**Task prompt:** Write out the lines from the line containing "frame = import_model()" through the final line of the listing below, exactly, omitting every other line.

• • • • • • •

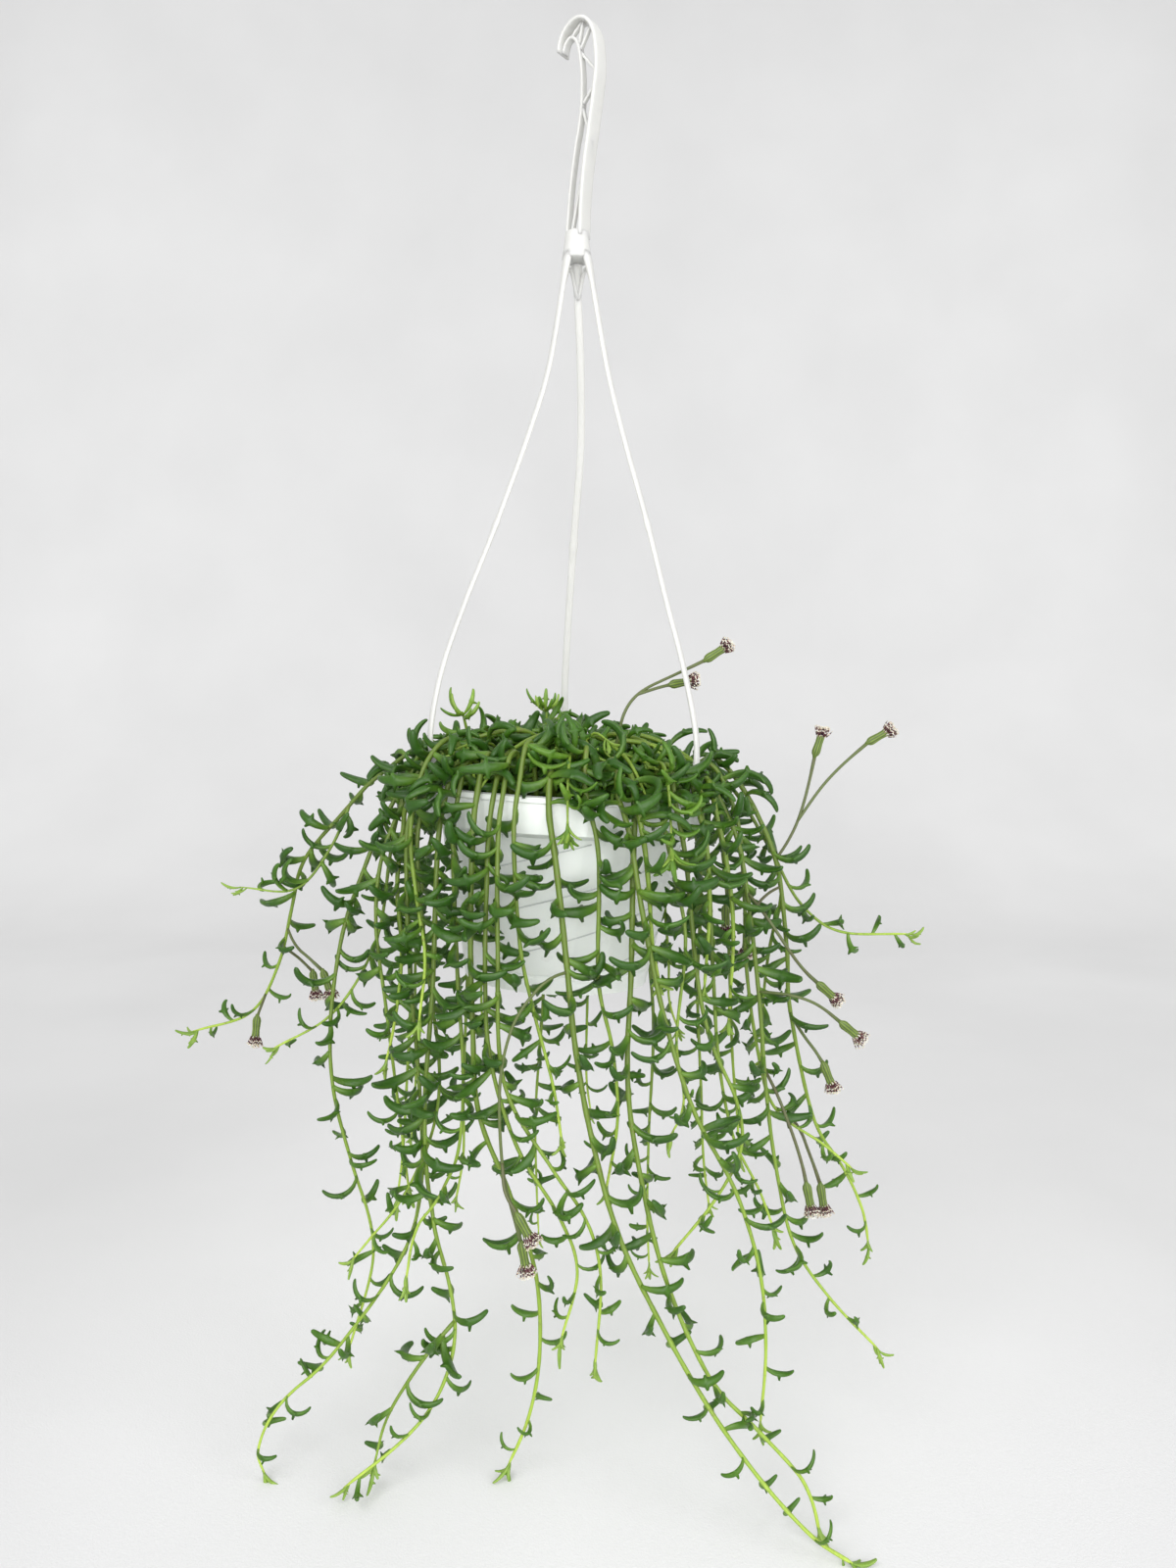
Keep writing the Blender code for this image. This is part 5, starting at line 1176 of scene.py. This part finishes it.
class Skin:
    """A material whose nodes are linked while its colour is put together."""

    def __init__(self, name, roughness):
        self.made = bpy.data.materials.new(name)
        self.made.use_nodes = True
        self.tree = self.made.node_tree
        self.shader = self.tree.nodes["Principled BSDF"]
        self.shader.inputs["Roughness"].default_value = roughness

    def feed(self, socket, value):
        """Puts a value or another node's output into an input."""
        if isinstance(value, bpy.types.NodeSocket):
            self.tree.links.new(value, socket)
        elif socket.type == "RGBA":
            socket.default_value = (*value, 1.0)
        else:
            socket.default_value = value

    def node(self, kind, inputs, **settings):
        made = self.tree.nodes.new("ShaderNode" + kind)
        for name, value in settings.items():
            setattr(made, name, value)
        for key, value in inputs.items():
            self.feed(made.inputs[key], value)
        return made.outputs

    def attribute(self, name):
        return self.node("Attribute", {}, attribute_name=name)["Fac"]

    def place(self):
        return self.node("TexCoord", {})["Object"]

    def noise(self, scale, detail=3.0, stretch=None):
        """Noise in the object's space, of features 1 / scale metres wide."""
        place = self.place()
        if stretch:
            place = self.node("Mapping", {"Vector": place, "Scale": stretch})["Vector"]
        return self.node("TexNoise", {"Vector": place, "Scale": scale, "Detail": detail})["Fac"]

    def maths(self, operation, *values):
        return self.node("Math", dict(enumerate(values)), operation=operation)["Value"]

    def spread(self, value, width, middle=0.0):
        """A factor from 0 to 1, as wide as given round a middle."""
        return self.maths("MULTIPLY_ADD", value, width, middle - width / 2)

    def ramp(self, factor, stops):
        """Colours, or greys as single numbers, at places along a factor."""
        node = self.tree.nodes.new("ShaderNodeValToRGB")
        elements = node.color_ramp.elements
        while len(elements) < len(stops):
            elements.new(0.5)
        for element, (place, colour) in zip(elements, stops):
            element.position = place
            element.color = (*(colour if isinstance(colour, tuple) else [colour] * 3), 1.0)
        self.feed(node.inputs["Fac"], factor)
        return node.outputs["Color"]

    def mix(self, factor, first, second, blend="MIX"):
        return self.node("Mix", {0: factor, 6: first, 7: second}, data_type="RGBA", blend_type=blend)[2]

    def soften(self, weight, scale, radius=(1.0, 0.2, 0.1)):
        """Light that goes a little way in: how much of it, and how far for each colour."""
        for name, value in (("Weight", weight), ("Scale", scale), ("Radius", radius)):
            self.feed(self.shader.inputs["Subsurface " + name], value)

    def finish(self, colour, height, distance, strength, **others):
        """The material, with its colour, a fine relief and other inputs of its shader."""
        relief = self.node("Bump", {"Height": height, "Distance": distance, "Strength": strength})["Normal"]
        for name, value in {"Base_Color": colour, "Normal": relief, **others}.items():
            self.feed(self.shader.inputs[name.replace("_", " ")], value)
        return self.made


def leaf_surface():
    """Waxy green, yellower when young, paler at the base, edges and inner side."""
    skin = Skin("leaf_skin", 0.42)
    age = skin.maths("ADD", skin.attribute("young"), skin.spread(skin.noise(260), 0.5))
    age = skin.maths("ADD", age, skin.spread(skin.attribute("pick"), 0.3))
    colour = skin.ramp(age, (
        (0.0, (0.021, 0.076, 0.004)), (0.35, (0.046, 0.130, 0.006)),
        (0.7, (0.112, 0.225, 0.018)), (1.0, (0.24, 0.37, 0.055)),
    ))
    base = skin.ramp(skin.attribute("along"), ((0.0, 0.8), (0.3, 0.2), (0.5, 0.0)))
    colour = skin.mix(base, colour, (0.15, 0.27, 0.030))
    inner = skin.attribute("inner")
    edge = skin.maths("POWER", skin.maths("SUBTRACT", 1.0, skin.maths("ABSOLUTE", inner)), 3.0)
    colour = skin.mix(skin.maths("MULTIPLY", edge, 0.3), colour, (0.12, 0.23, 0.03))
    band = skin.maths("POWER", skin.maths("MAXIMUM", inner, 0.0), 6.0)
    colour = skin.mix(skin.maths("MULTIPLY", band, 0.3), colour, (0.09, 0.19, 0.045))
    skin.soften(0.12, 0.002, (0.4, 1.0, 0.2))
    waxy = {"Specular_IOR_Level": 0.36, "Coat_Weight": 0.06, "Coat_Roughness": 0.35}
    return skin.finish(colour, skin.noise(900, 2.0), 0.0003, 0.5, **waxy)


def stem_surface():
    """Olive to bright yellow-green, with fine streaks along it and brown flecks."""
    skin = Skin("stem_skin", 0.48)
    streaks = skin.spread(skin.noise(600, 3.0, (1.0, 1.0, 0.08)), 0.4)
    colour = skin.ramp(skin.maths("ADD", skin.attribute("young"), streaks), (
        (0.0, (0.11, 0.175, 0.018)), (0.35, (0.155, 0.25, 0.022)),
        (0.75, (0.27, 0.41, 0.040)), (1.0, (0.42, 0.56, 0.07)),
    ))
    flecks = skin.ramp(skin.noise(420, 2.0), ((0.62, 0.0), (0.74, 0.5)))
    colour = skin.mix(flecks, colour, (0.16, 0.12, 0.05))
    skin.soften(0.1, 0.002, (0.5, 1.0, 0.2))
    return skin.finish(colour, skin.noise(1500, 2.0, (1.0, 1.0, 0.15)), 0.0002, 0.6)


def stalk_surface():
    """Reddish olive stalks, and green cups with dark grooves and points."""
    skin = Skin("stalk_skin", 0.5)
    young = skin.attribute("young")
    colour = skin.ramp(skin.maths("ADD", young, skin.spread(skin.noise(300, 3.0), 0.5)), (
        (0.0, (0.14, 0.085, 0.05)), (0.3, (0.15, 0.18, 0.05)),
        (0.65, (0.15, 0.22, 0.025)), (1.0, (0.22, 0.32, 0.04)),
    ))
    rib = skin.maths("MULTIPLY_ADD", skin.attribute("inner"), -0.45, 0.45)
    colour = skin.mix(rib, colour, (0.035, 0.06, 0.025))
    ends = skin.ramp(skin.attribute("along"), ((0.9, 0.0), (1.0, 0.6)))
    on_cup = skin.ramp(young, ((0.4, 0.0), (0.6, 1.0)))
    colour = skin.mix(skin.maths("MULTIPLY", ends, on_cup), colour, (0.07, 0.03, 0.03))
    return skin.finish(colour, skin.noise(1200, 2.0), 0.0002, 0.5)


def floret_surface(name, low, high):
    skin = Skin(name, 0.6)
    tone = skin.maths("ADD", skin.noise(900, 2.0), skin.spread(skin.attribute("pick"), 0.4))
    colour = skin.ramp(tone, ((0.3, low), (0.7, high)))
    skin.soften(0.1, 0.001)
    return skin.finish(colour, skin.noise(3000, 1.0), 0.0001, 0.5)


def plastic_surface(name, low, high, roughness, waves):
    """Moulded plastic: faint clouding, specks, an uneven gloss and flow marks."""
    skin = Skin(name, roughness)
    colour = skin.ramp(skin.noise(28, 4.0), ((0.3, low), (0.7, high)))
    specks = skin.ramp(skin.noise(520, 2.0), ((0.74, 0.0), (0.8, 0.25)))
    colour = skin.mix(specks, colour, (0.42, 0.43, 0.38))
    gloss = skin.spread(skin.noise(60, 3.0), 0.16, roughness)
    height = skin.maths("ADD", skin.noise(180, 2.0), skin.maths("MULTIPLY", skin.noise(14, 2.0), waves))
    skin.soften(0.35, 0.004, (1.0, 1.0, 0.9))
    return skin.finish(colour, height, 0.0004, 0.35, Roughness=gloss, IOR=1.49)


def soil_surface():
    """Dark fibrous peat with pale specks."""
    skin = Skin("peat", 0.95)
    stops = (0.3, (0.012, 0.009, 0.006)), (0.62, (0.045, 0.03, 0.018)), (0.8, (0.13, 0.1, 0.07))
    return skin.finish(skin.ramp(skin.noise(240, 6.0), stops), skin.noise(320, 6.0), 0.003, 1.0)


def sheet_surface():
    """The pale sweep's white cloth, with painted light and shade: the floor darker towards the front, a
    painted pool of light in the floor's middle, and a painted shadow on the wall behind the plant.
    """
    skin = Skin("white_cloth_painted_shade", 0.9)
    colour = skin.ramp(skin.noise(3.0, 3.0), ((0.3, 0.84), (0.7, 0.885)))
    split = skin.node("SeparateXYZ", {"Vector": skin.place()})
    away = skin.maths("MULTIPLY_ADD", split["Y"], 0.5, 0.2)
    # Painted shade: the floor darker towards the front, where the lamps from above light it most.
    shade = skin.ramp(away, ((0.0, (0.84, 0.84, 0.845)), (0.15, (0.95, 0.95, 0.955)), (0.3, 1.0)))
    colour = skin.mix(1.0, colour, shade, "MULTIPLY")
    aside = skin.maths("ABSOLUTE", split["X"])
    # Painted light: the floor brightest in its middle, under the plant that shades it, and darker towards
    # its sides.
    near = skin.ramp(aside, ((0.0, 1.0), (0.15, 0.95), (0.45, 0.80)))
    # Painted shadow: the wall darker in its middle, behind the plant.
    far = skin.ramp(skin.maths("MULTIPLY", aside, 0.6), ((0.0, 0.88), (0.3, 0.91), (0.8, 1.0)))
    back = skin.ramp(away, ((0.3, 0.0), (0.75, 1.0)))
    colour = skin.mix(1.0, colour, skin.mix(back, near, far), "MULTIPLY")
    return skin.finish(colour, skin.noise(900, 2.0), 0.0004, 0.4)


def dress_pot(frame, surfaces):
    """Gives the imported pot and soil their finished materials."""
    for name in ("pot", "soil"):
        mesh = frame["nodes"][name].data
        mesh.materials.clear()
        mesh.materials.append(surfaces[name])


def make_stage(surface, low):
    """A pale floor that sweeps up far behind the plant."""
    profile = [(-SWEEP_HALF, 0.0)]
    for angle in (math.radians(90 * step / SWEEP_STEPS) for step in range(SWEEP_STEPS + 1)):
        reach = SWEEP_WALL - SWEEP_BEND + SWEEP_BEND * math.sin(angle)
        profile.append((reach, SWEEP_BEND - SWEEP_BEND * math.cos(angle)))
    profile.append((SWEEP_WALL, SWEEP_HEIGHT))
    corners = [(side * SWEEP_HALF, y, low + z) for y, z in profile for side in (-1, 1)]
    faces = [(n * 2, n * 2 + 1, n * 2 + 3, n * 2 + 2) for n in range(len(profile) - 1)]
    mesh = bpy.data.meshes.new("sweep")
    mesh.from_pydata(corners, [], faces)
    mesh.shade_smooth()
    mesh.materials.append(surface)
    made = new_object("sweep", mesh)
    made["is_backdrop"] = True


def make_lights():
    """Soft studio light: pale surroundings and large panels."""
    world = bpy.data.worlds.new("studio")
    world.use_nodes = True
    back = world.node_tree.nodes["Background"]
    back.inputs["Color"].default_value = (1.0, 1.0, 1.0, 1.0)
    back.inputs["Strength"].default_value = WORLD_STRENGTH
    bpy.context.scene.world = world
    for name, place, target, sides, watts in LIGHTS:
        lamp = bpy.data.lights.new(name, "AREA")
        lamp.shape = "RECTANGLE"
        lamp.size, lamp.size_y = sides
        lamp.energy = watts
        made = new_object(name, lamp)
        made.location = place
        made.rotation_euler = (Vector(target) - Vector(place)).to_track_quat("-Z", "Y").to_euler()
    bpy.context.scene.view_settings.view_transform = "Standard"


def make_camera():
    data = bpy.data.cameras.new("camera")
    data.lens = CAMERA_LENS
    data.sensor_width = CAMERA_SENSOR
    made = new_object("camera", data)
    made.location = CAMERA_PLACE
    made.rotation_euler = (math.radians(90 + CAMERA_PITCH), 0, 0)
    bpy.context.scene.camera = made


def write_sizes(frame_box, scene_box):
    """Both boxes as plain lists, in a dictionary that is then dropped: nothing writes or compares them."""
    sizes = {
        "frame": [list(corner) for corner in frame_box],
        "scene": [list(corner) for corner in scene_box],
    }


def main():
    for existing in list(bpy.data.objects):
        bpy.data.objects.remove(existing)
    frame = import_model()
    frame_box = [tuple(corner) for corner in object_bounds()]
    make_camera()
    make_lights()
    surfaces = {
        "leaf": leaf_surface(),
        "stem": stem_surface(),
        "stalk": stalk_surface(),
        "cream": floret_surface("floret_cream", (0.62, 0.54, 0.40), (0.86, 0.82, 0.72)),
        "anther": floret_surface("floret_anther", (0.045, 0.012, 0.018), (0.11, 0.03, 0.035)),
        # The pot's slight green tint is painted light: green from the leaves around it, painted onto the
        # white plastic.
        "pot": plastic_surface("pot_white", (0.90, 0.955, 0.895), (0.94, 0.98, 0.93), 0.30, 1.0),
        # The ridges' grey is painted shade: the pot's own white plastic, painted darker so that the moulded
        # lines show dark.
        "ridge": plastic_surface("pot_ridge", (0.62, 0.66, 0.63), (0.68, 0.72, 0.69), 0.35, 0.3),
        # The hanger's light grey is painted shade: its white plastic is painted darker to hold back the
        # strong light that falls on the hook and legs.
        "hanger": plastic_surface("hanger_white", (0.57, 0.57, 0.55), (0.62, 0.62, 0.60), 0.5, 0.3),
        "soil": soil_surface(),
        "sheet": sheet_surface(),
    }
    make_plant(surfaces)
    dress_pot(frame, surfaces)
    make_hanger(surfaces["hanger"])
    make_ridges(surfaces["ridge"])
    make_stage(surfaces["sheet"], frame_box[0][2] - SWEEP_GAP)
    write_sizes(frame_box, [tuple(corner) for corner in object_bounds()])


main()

• • • • • • •

**The solution:**
    frame = import_model()
    frame_box = [tuple(corner) for corner in object_bounds()]
    make_camera()
    make_lights()
    surfaces = {
        "leaf": leaf_surface(),
        "stem": stem_surface(),
        "stalk": stalk_surface(),
        "cream": floret_surface("floret_cream", (0.62, 0.54, 0.40), (0.86, 0.82, 0.72)),
        "anther": floret_surface("floret_anther", (0.045, 0.012, 0.018), (0.11, 0.03, 0.035)),
        # The pot's slight green tint is painted light: green from the leaves around it, painted onto the
        # white plastic.
        "pot": plastic_surface("pot_white", (0.90, 0.955, 0.895), (0.94, 0.98, 0.93), 0.30, 1.0),
        # The ridges' grey is painted shade: the pot's own white plastic, painted darker so that the moulded
        # lines show dark.
        "ridge": plastic_surface("pot_ridge", (0.62, 0.66, 0.63), (0.68, 0.72, 0.69), 0.35, 0.3),
        # The hanger's light grey is painted shade: its white plastic is painted darker to hold back the
        # strong light that falls on the hook and legs.
        "hanger": plastic_surface("hanger_white", (0.57, 0.57, 0.55), (0.62, 0.62, 0.60), 0.5, 0.3),
        "soil": soil_surface(),
        "sheet": sheet_surface(),
    }
    make_plant(surfaces)
    dress_pot(frame, surfaces)
    make_hanger(surfaces["hanger"])
    make_ridges(surfaces["ridge"])
    make_stage(surfaces["sheet"], frame_box[0][2] - SWEEP_GAP)
    write_sizes(frame_box, [tuple(corner) for corner in object_bounds()])


main()